We adopted Eros from the Humane Society, which had picked him up as a stray, so we know nothing about his breed and history. He reminds Marika of the beagle she grew up with though, and he has many hound-like traits, including an intense interest in smells. Often during walks he'll plant his feet for several minutes, and swing his head back and forth sniffing.

I was curious what kind of directionality he could get just by moving his head – I imagined that after a good distance, the scents would be too blended to pick out individual sources.

Smells are created by bits of a substance that are picked up by the air. Those bits then spread out according to Fick's Laws of Diffusion. The form of this equation, where the change in time depends on the Laplacian of the current state, is exactly the same as that of the heat equation, which I've discussed before. What's interesting about this case though is that heat has only one type spreading out, while we can have different smells that diffuse and mix.

I decided to adapt my cake-heating simulation to look at how much directional information Eros can get from his head movements. The setup is two sources of scents that emit particles according to Fick's laws.
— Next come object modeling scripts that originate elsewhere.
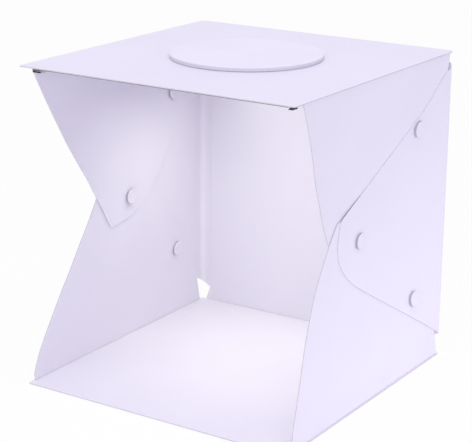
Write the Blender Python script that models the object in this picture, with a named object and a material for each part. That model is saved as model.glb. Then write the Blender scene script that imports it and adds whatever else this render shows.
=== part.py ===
"""Folding light tent: a white sheet cube, open in front, lit by a strip of LEDs.

A floor, a back and a roof are joined by creases. Each side is closed by three
flaps: one hangs from the roof, one stands on the floor and one swings from the
back. They lie on each other, bowed inwards, and round magnetic buttons hold them.
Metres, +Z up, front towards -Y. The origin is at the middle of the floor's underside.
"""

import math

import bmesh
import bpy
from mathutils import Matrix, Vector

for item in list(bpy.data.objects):
    bpy.data.objects.remove(item, do_unlink=True)

# Driving sizes of the tent
TENT_WIDTH = 0.226
TENT_DEPTH = 0.230
TENT_HEIGHT = 0.240
SHEET = 0.0008
GAP = 0.0003
LAYER_GAP = 0.0005
FRONT_CORNER_RADIUS = 0.0025
REAR_BEND_RADIUS = 0.005
REAR_CREASE_INSET = 0.009
BEND_STEPS = 5
CUT_OVERRUN = 0.002
GENTLE_CORNER = 132

# How far the side flaps bow in, and the depth over which the bow builds up
SIDE_BOW = 0.011
BOW_RISE = 0.100
BOW_POWER = 1.5

# Side flaps
FLAP_FRONT_SETBACK = 0.012
FLAP_CORNER_RADIUS = 0.006
FLAP_SWEEP_RADIUS = 0.120
FLAP_CELL = 0.016
UPPER_FLAP_SHARES = [(0.183, 0.262), (0.309, 0.470), (0.378, 0.575), (0.540, 0.550),
                     (0.840, 0.270), (0.950, 0.110)]
LOWER_FLAP_SHARES = [(0.152, 0.262), (0.226, 0.400), (0.346, 0.588), (0.540, 0.565),
                     (0.840, 0.280), (0.950, 0.110)]
GUSSET_SHARES = [(0.926, 0.923), (0.809, 0.838), (0.543, 0.684), (0.360, 0.592), (0.345, 0.478),
                 (0.420, 0.391)]
GUSSET_TOP_SHARE = 0.975
GUSSET_BOTTOM_SHARE = 0.050

# Magnetic buttons and the places they hold, as shares of the depth and the height
BUTTON_RADIUS = 0.006
BUTTON_HEIGHT = 0.002
BUTTON_EDGE_RADIUS = 0.0006
MAGNET_RADIUS = 0.004
MAGNET_THICKNESS = 0.001
UPPER_BUTTON_SHARES = (0.785, 0.781)
FRONT_BUTTON_SHARES = (0.483, 0.504)
LOWER_BUTTON_SHARES = (0.804, 0.233)
ROUND_SIDES = 24
EDGE_STEPS = 2

# Camera opening in the roof and the round cover that closes it
OPENING_RADIUS = 0.050
OPENING_SETBACK = 0.120
OPENING_SIDES = 48
COVER_OVERLAP = 0.008
COVER_THICKNESS = 0.003
COVER_EDGE_RADIUS = 0.0006
COVER_RIM_WALL = 0.0012
COVER_RIM_DEPTH = 0.0025
COVER_RIM_CLEARANCE = 0.0005

# Strip of LEDs under the roof's front edge
STRIP_LENGTH_SHARE = 0.870
STRIP_WIDTH = 0.005
STRIP_SETBACK = 0.0065
STRIP_SHIFT_SHARE = 0.024
TAPE_THICKNESS = 0.0005
TAPE_MARGIN = 0.0005
BOARD_THICKNESS = 0.001
LED_COUNT = 22
LED_LENGTH = 0.0035
LED_WIDTH = 0.0028
LED_HEIGHT = 0.0008
SOCKET_WIDTH = 0.0078
SOCKET_HEIGHT = 0.0028
SOCKET_DEPTH = 0.0075
SOCKET_SETBACK = 0.001
SOCKET_WALL = 0.0004
SOCKET_CORNER = 0.0006
TONGUE_THICKNESS = 0.0006
TONGUE_RECESS = 0.0008
TONGUE_SIDE_CLEARANCE = 0.0009
CLIP_LENGTH = 0.004
CLIP_DEPTH = 0.006
CLIP_OVERHANG = 0.0012
CLIP_WALL = 0.0008

HALF_WIDTH = TENT_WIDTH / 2
STRIP_LENGTH = STRIP_LENGTH_SHARE * TENT_WIDTH
STRIP_SHIFT = STRIP_SHIFT_SHARE * TENT_WIDTH
HALF_DEPTH = TENT_DEPTH / 2
FRONT_Y = -HALF_DEPTH
BEND_END_Y = HALF_DEPTH - REAR_BEND_RADIUS
BEND_LENGTH = math.pi / 2 * REAR_BEND_RADIUS
REAR_CREASE_X = HALF_WIDTH - REAR_CREASE_INSET
FLAT_LENGTH = REAR_CREASE_INSET - REAR_BEND_RADIUS - GAP
GUSSET_CREASE = BEND_END_Y + BEND_LENGTH + FLAT_LENGTH
FLAP_REAR_Y = BEND_END_Y - 2 * GAP
ROOF_UNDERSIDE = TENT_HEIGHT - SHEET
LAYER = SHEET + LAYER_GAP
FLOOR_HINGE_Z = SHEET + GAP + SHEET / 2
ROOF_HINGE_Z = ROOF_UNDERSIDE - GAP - SHEET / 2


def material(name, colour, roughness, metallic=0.0):
    """A Principled material of one colour."""
    made = bpy.data.materials.new(name)
    made.use_nodes = True
    shader = made.node_tree.nodes["Principled BSDF"]
    shader.inputs["Base Color"].default_value = (*colour, 1.0)
    shader.inputs["Roughness"].default_value = roughness
    shader.inputs["Metallic"].default_value = metallic
    return made


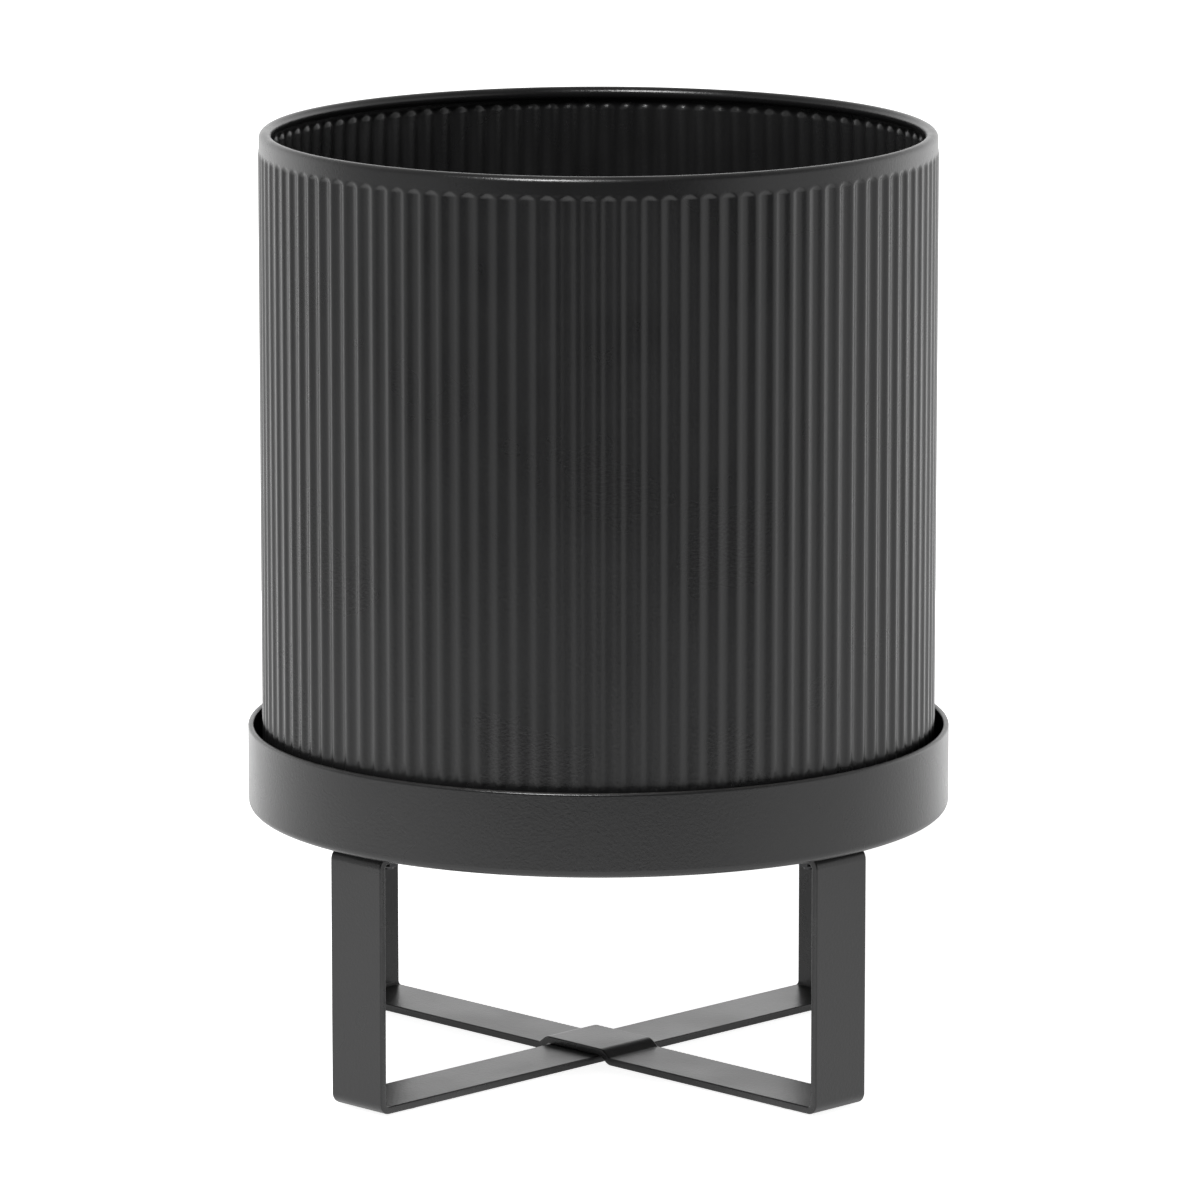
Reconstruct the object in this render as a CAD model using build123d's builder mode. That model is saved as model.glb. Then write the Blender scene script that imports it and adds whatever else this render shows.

Eros then senses the concentration of each in a cone in front of his nose. I struggled to find a good way to display the concentrations, which drop off rapidly from the sources, but I suppose that's just a testament to the sensitivity of dogs' noses. The first case has the two sources equidistant:

Like I said, you can't see much past the central dots, but if we add up everything in the white cone,

Now we do get directionality. I was curious to see what happens when we put one source closer:

For this case the concentrations are

Because the blue scent is closer, it has a higher concentration in all directions, but comparing the left and right ends of each curve, we see we can still find a direction that gives more scent.